Bugün ise freni tutmayan kamyon gibi yokuş aşağı iniyoruz. Dün Türkiye’nin en büyük 500 Büyük Sanayi Kuruluşu açıklandı ve verileri değerlendirildi. Bu kuruluşların en düşük performansları ihracatlarında olmuş. Satışları, kârları, üretimleri vs artmış ama en az artış oranı (binde 6) ihracatta olmuş. Bu ağırlıklı olarak iç tüketime yönelerek büyüdükleri, küresel arenadaki güçlerinin ise giderek eridiği anlamına geliyor. Ekonomi giderek daha çok ithalata bağımlı oluyor ve işin kötüsü bunun önüne geçecek en küçük bir adım bile atılmıyor. İşadamı bir dostum anlatıyor: “Bizim yeni fabrika inşaatı için malzeme seçtik. Hayretler içinde kaldım. Yangın kapılarını ithal etmek lazım (İtalya veya Almanya’dan), zira sigorta şirketi yerli kapıları ‘yangına dayanıklı değil’ diye kabul etmiyor.”
Durum böyle olunca insan sormadan edemiyor: Türkiye’de ekonominin can damarı haline gelen inşaat sanayiinde kullanılan malların yüzde kaçı ithal diye?

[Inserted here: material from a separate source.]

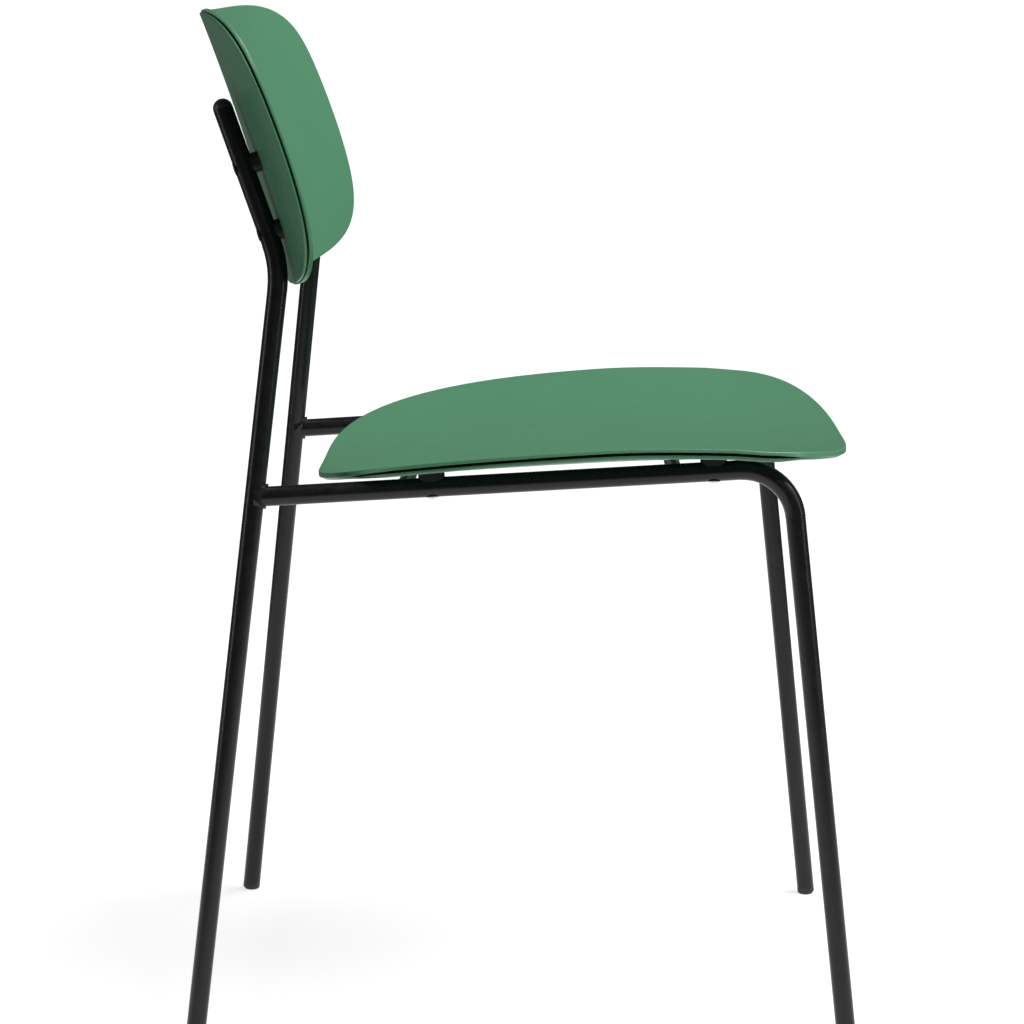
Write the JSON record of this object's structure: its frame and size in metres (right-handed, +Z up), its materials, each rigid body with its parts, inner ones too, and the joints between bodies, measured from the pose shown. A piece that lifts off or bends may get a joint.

Evet, artık takke düştü, kel görüldü. Şimdi yapılması gereken “Bunu toplumun her kesiminde görünür hale getirmek.” Çünkü yaklaşan seçimlerde AKP iktidarı ülkenin batık ekonomisini yeniden yeni bir sahte yaldızlı ambalajla sarıp sarmalayacaktır. İşsize 1500 lira maaş bunun tipik bir ilk adımı. Oysa TÜİK işsizlik oranını yüzde 10.5 olarak belirtirken (ki bu cidden tartışmalı bir rakam!) Türkiye’deki işverenlerin yüzde 58’i yetenekli işgücü bulamıyor!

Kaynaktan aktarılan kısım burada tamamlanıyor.